16. According to me, I have no much of say as against the petitioner''s cause. The proceedings which was initiated as against the petitioner club is not a simpliciter show cause but imposition of service tax giving an opportunity to show cause as to why the same will not be levied. One of the relevant portions to draw an inference on that score is as follows :
"The club is letting out its premises for organising social or official function for a consideration. Therefore, M/s. The Saturday Club appears to come within the ambit of the definition of a ''mandap keeper'' and was due to get themselves registered with the service tax authorities".

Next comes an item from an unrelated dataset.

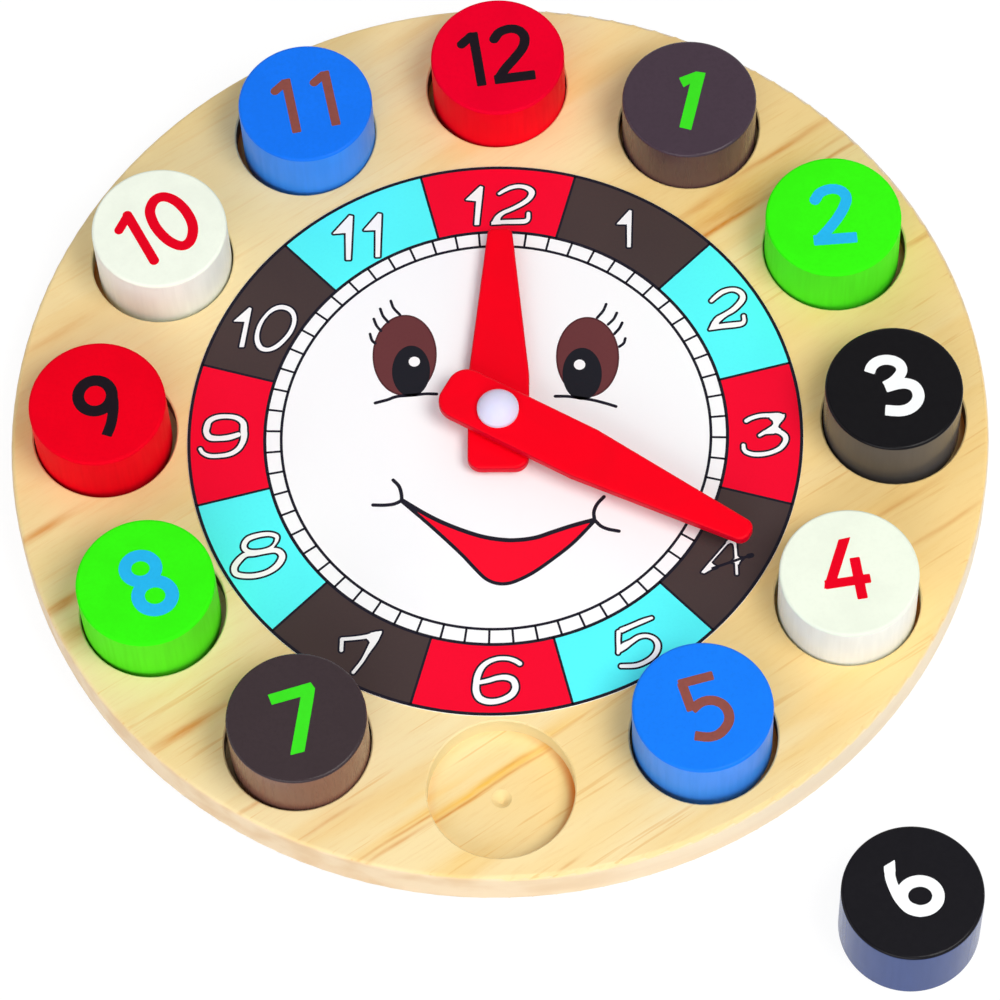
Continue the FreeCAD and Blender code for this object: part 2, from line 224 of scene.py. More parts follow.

17. It is well known that show cause simpliciter normally should not be normally interfered with by the Writ Court. This is not such a case. Here such notice was followed by a further notice on 17th July, 1998 and ultimately adjudication case was fixed for registration and payment of service tax. The very existence of the proceeding is challenged before this writ Court which cannot be said to be futile attempt. It is a question of jurisdiction of the authority. It is well-known by now particularly in view of the
18. Therefore, the entire proceedings as against the club about the applicability of service tax stands quashed. Interim order, if any, stands confirmed. However, no order is passed as to costs. Thus, the writ petition stands disposed of.